Examining International Worries of a National Development Strategy: Evidence from Made in China 2025 Strategy
Chen Chaofan, Frank
Since the end of the Cold War, globalisation has swept the world and brought high-speed economic development, especially in developing countries. Several global south countries have successfully experienced rapid advancement through their coordinated and open policies. East Asia contains many successful stories, from South Korea and Singapore to Mainland China and Hong Kong SAR. However, some became successful due to their investment in innovation and research (e.g., South Korea and Taiwan); some became successful for financial and banking services advantages, like Hong Kong SAR. China got an economic boost through manufacturing development, which has been called the “World Factory” for decades.

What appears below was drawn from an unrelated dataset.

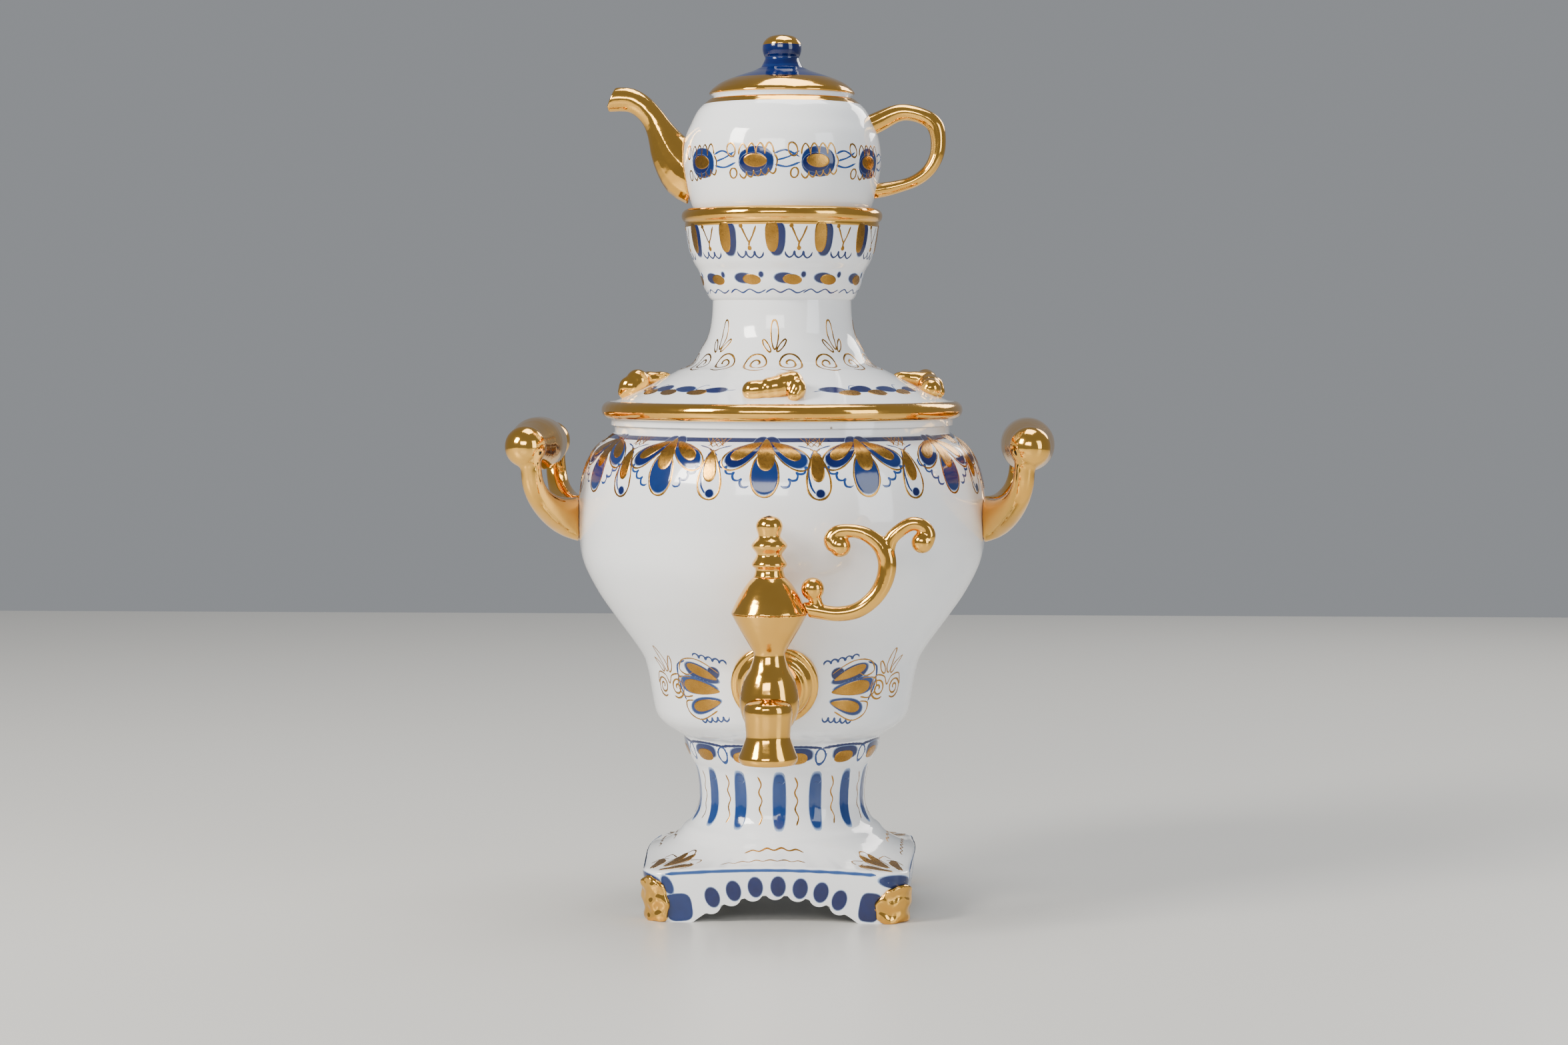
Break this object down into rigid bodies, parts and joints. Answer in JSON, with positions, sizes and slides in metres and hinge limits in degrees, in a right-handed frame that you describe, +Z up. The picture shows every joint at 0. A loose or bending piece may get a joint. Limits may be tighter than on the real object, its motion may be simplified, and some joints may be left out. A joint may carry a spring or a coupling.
{
  "type": "samovar set",
  "caption": "Footed porcelain samovar with side handles, a turning tap, a lift-off crown, and a small lidded teapot standing in the crown, painted in cobalt and gold.",
  "frame": {"origin": "on the vessel's axis, on the plane the foot stands on", "axes": "+Z up; the tap points towards -Y; the side handles and the teapot spout and handle lie along X, with the teapot spout towards -X"},
  "size_m": [0.244, 0.2164, 0.3894],
  "materials": {
    "porcelain": "gloss",
    "gilt": "gloss",
    "cobalt": "gloss"
  },
  "bodies": {
    "samovar": {"pedestal": "porcelain", "paw_front_left": "gilt", "paw_front_right": "gilt", "paw_back_left": "gilt", "paw_back_right": "gilt", "vessel": "porcelain", "tap_rosette": "gilt", "tap_barrel": "gilt", "tap_spout": "gilt", "handle_left": "gilt", "handle_right": "gilt"},
    "tap_key": {"tap_plug": "gilt", "tap_finial": "gilt", "tap_scroll": "gilt"},
    "crown": {"crown_skirt": "porcelain", "crown_gallery": "porcelain", "lug_front": "gilt", "lug_back": "gilt", "lug_left": "gilt", "lug_right": "gilt"},
    "teapot": {"teapot_body": "porcelain", "teapot_spout": "gilt", "teapot_handle": "gilt"},
    "lid": {"teapot_lid": "cobalt", "lid_knob": "cobalt"}
  },
  "joints": [
    {"name": "crown_lift", "type": "slide", "parent": "samovar", "child": "crown", "axis": [0, 0, 1], "range_m": [0, 0.06]},
    {"name": "teapot_lift", "type": "slide", "parent": "crown", "child": "teapot", "axis": [0, 0, 1], "range_m": [0, 0.06]},
    {"name": "teapot_lid_lift", "type": "slide", "parent": "teapot", "child": "lid", "axis": [0, 0, 1], "range_m": [0, 0.05]},
    {"name": "tap_turn", "type": "hinge", "parent": "samovar", "child": "tap_key", "pos_m": [0, -0.103, 0.1392], "axis": [0, 0, 1], "range_deg": [-180, 0]}
  ]
}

However, China’s development through manufacturing, particularly the low-and middle-end manufacturing (e.g., assembly), caused economic structural, societal, and environmental problems. Chinese government realised these obstacles and decided to structure a new holistic manufacturing plan for the country after Xi Jinping became the president. In 2015, Chinese Premier Li Keqiang proposed the “Made in China 2025 (MC2025)” strategy, which targets the direction of “advanced and smart manufacturing” for the future development and transformation of the Chinese manufacturing sector (State Council, 2015). MC2025 borrowed the German “Industry 4.0 Plan” and was called the Chinese version of “Industry 4.0”. MC2025 addresses threefold aims: China to become the manufacturing powerhouse in 2025 and reach the middle-level among the world’s manufacturing powerhouse camp, then ultimately enter the forefront of the world manufacturing powerhouse camp (State Council, 2015).

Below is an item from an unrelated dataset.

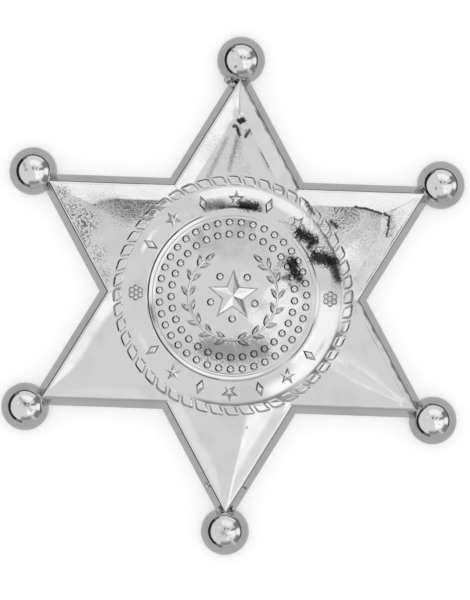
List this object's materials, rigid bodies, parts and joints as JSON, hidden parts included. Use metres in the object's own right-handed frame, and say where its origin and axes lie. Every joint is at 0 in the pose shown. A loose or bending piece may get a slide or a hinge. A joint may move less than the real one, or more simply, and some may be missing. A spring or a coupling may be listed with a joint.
{
  "type": "sheriff star badge",
  "caption": "Bright six-pointed star badge with ball tips, a rope-bordered medallion, a hollow back and a brooch pin.",
  "frame": {"origin": "middle of the star on the plane of its back rim, which lies on the ground", "axes": "+Z out of the face, +Y towards the top ball, +X to the right as the face is looked at"},
  "size_m": [0.0668, 0.076, 0.0052],
  "materials": {
    "bright_plating": "bright vacuum-plated silver over moulded plastic, slightly rippled, with small moulding flaws",
    "pin_steel": "nickel-plated steel with fine rolling marks"
  },
  "bodies": {
    "root": {"star_body": "bright_plating", "brooch_pin": "pin_steel"}
  },
  "joints": []
}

Given that the MC2025 is China’s ambitious strategy to “catch up” and “win the leading role in the next industrial revolution”, it is seen as a potential threat to the western world’s established advantage in the global manufacturing sector and the potential trade protectionism policy (Doshi, 2020). The Trump administration negatively viewed this project during the trade negotiation with China because they considered the strategy a threat to national security and IP rights disputes (Woo and Xu, 2018). Increasing passive responses from other countries make the diplomatic dilemma of the MC2025 for China. A national-level development strategy could have an international influence and provoke potential bilateral or multilateral diplomatic and economic concerns and conflicts, and these worries concentrate on protectionism and national security problems.
The article will first review what existing papers have discussed on this topic and then examine the two aspects that could provoke risks to a national-level development strategy from an international relations perspective, namely trade protectionism and national security. A short conclusion will be at the end.
Literature Review
Kerry Liu (2018) considers the MC2025 as the “key to the dispute (Sino-US trade war)” because MC2025 provides mass support and substitute to China’s domestic manufacturing and raises the concern about free trade and national security from the US. Liu addresses over 1300 commodities in the punitive tariff list are MC2025-benefited goods, including electromagnets, aerospace parts, and machines to make and process textiles and food. In addition, Liu finds that given that the MC2025 is so critical for China, the Chinese government would not make substantial compromises in the trade war, which indicates the potential conflict escalation in trade and diplomacy between China and the US (Liu, 2018).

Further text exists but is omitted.